The claimed flying aces of the Vietnam War, pilots who shot down five or more enemy aircraft, include 19 North Vietnamese pilots (six MiG-17 and 13 MiG-21 pilots), and five Americans.

The American aces flew as members of two-man crews on F-4 Phantoms, reflecting the emergence of air-to-air missiles as the primary weapons of aerial combat. Two were pilots, two Air Force weapon systems officers, and two Navy radar intercept officer; both awarded an aerial-kill claim for each enemy aircraft shot-down.

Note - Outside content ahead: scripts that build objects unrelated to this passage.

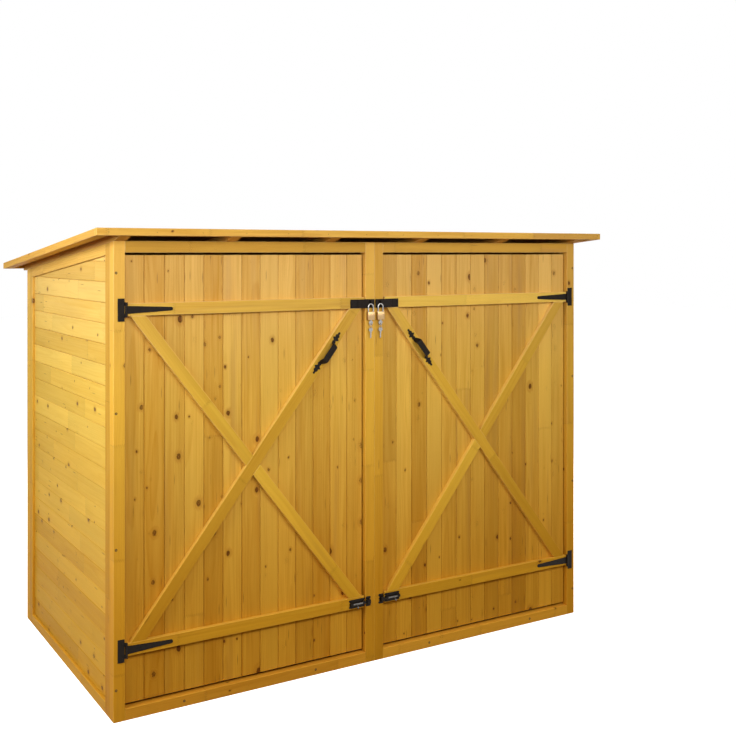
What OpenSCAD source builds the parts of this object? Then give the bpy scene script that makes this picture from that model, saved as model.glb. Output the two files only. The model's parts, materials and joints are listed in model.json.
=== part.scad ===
// Timber bike store: two framed door bays, panelled walls and a single-pitch roof.
// Millimetres, +Z up. The origin is under the middle of the roof, at ground level, with the doors
// facing -Y. The right half mirrors the left half, so each left piece is drawn at negative X.

/* [Building] */
// Width over the walls
store_w = 1960; // [1700:10:2300]
// Depth over the front and back frames
store_d = 1130; // [900:10:1400]
// Height of the front frame at its front face
front_h = 1541; // [1500:1:1700]
// Fall of the roof towards the back, in degrees
roof_pitch = 5.4; // [4:0.1:7]

/* [Frame] */
// Width and thickness of the squared frame timber
frame_w = 38; // [34:1:45]
// Width of the side wall posts, along the wall
wall_post_w = 48; // [40:1:60]
// Thickness of the wall boards
wall_board_t = 12; // [8:1:16]
// How far the wall boards sit behind the outer faces of their frames
wall_board_recess = 10; // [6:1:14]
// Depth of the grooves that hold the wall boards
groove_d = 8; // [4:1:12]

/* [Roof] */
// Overhang in front of the doors
overhang_front = 74; // [50:1:90]
// Overhang behind the back wall
overhang_back = 80; // [50:1:90]
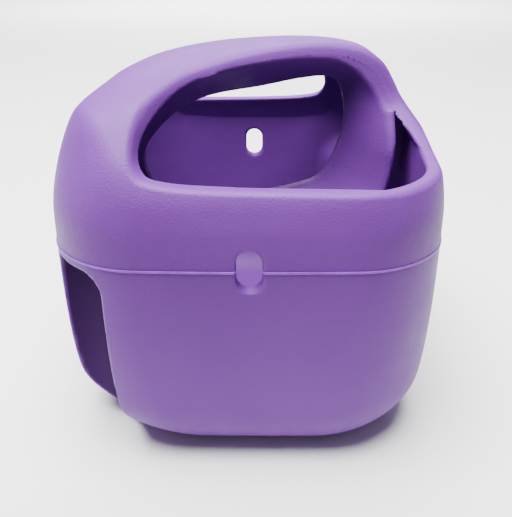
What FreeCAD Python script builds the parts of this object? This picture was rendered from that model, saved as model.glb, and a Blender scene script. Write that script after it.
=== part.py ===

One source reported that the North Vietnamese claimed to have shot down 218 U.S. manned aircraft in air to air combat in Vietnam, of those kills, 85 are not supported by U.S. records, while another 37 were attributed by the U.S. to surface-to-air missiles and anti-aircraft fire. Another source claims that the U.S. attributed losses to surface-to-air missiles and anti-aircraft fire because it was considered "less embarrassing". Estimates of North Vietnamese losses range from 131, as documented in North Vietnamese records; to 195, as claimed by U.S. records.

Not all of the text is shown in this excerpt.